The interview was filmed at the Pakistan Community Centre, next door to the Central Mosque of Brent. The centre developed from the workers organisations of the 1950s, set up to support the early migrant workers who came to Cricklewood from Pakistan. It now hosts everything from women’s meetings to community events.
During the interview, Tariq recalled: “The way the community works has changed. We are thinking more outside the box now. We still do cultural events in the community, but we are well integrated into British society. We are part and parcel of the community.”
We are looking forward to organising some fun events with the PCC over the summer, so keep an eye on our events page!
Mr Dar’s interview will feature in the Generations of Learning exhibition this summer, and will be given to Brent Museum and Archives to form part of the permanent archive. We are continuing to interview people to capture their stories. If you came to London from Pakistan or Ireland and have memories of Cricklewood in the 1950s or 1960s, we would love to hear from you.
With the first oral history interviews recorded*, we are starting to plan the ways we will be sharing the stories with local people.
We are really looking forward to working with Saira Niazi, founder of Living London and leader of fun explorations of hidden London.
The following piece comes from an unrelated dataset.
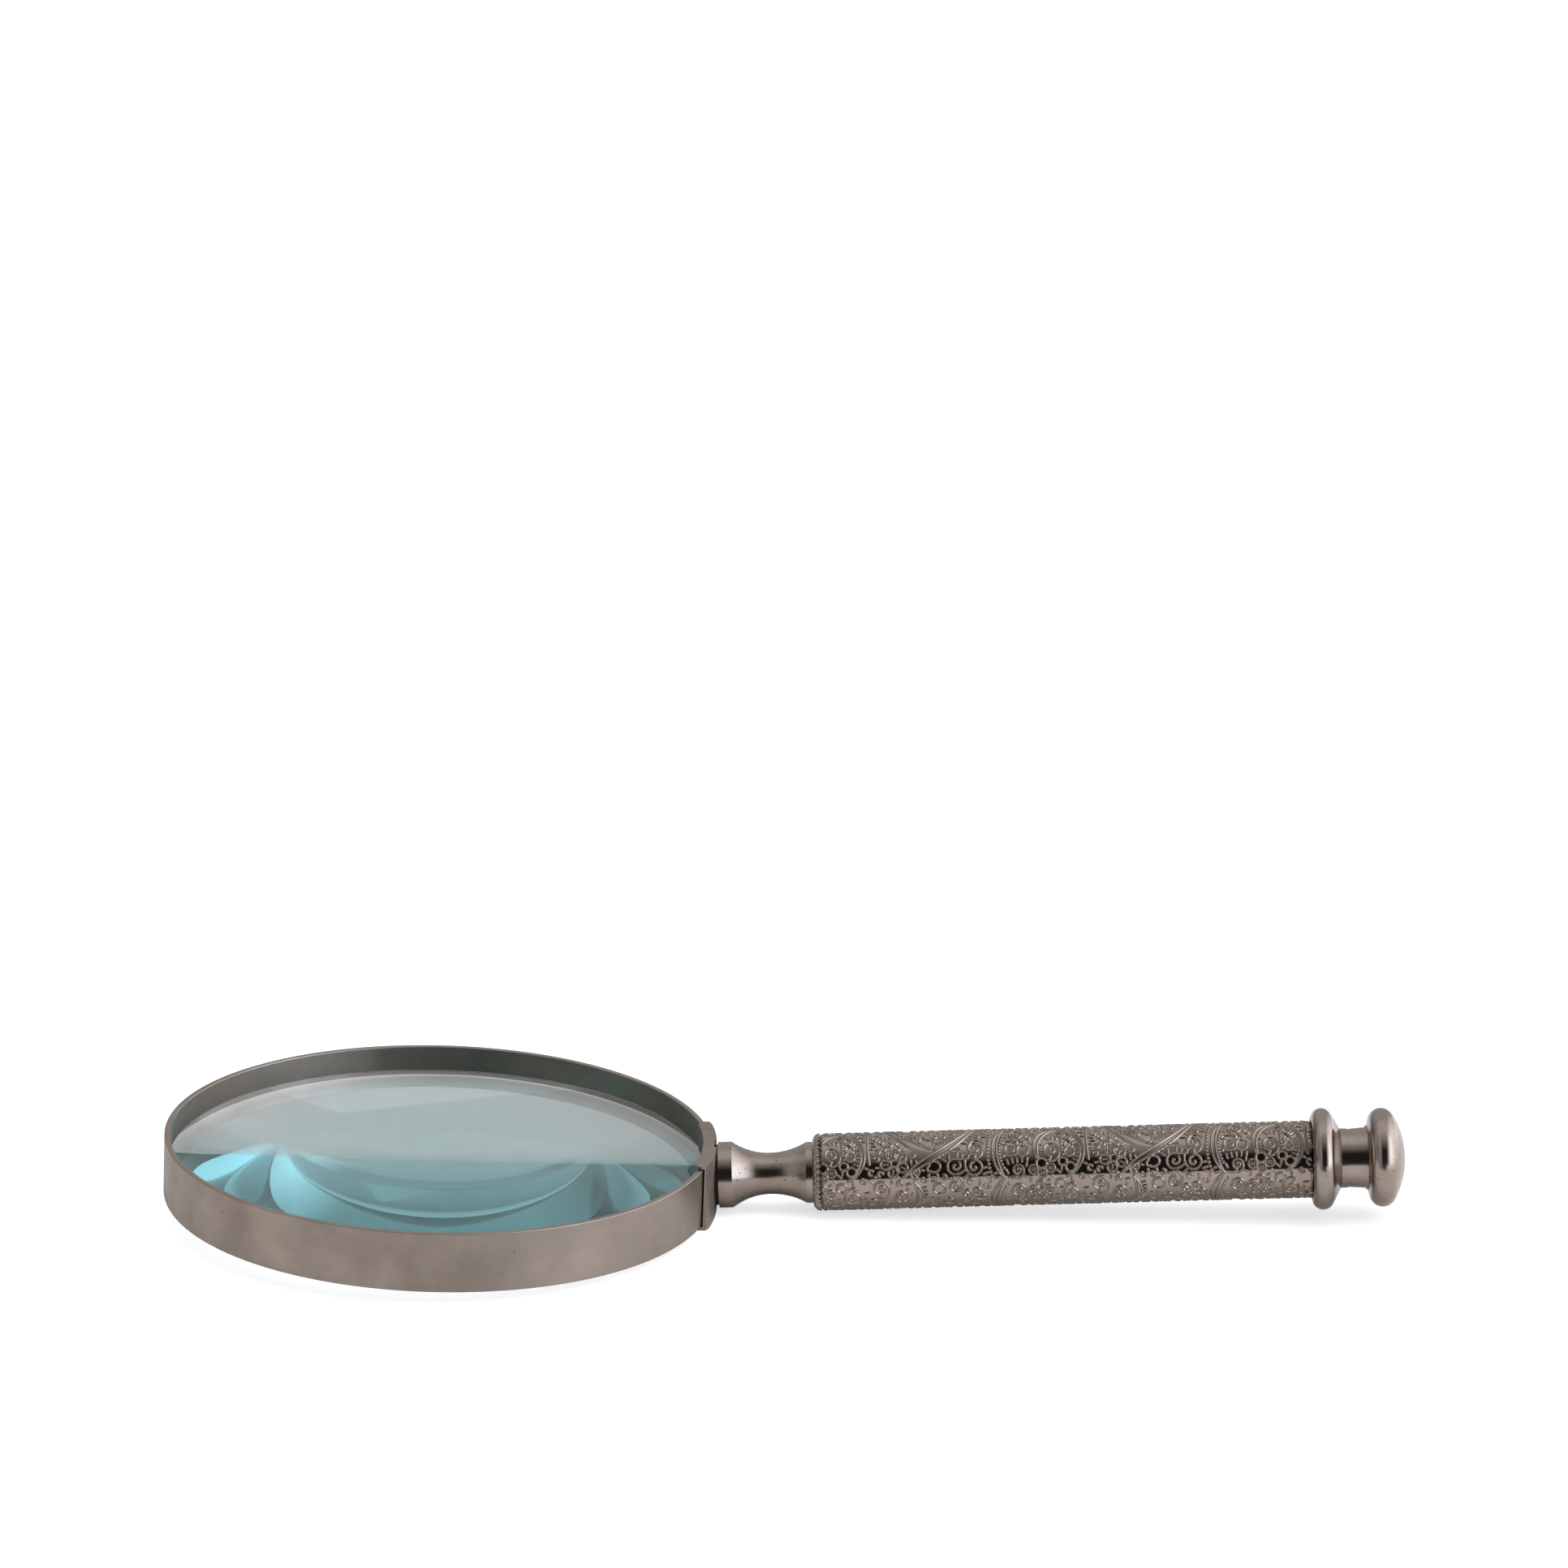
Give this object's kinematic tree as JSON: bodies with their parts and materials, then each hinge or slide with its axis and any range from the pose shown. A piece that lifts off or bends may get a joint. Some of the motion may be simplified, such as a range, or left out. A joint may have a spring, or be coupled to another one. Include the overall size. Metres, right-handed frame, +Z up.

Saira will be working with the project to develop walking tours around Cricklewood, decorating the modern landscape with the memories of our Elders.
Details of the tour dates will be published on our Events page.
An International Studies graduate from Goldsmiths, Saira has over ten years experience in community engagement, project leadership and creative communications. She’s worked with communities across London from Nepalese gardeners in Plumstead to urban skaters in Fulham on various oral history, film and heritage projects. Through Living London, she has explored photographed, and written about over 1500 hidden London gems, and regularly leads guided tours across different areas of London.
Saira loves discovering new places, collecting stories and connecting communities. We can’t wait for the summer!
*Come back next week for news on the stories that have started to emerge.
Every year the Catholic church celebrates a World Day of Migrants, which this year took place on 14 January.
The event encourages a more welcoming attitude towards migrants, recognising their achievements. With increased migration as global conflict forces people to leave their homes in search of peace, safety, and a better life for their families, ‘migrant’ is in danger of becoming a dirty word.
Migrants and migration is frequently blamed for social problems, accused of ‘stealing’ jobs, or for creating pressure on UK housing, schools, and healthcare.
However, in the years after the end of the Second World War, migrants were invited to the UK from former Commonwealth nations, asked to help rebuild the nation.
Representatives from major organisations such as London Transport, British Rail, and the National Health Service travelled to various countries to recruit people to migrate.
[This well-known image was taken at a London Transport recruitment event in Barbados: London Transport Museum collection: 1998/83757]
Migrants from Pakistan and Ireland worked in the schools, they worked alongside British people in factories and shops and offices, helping to rebuild the economy and adding to the overall prosperity of the boom years of the 1950s and 1960s.
By the 1970s, Irish nurses made up 12% of the workforce in NHS hospitals and more than 18,000 medics came from Pakistan and India in the 1960s.
Over the next few months, we will be recording the stories of some of the migrants from Pakistan and Ireland. We will be sharing them here and in our travelling exhibition, celebrating the contribution of migrants to the recent local history in Cricklewood.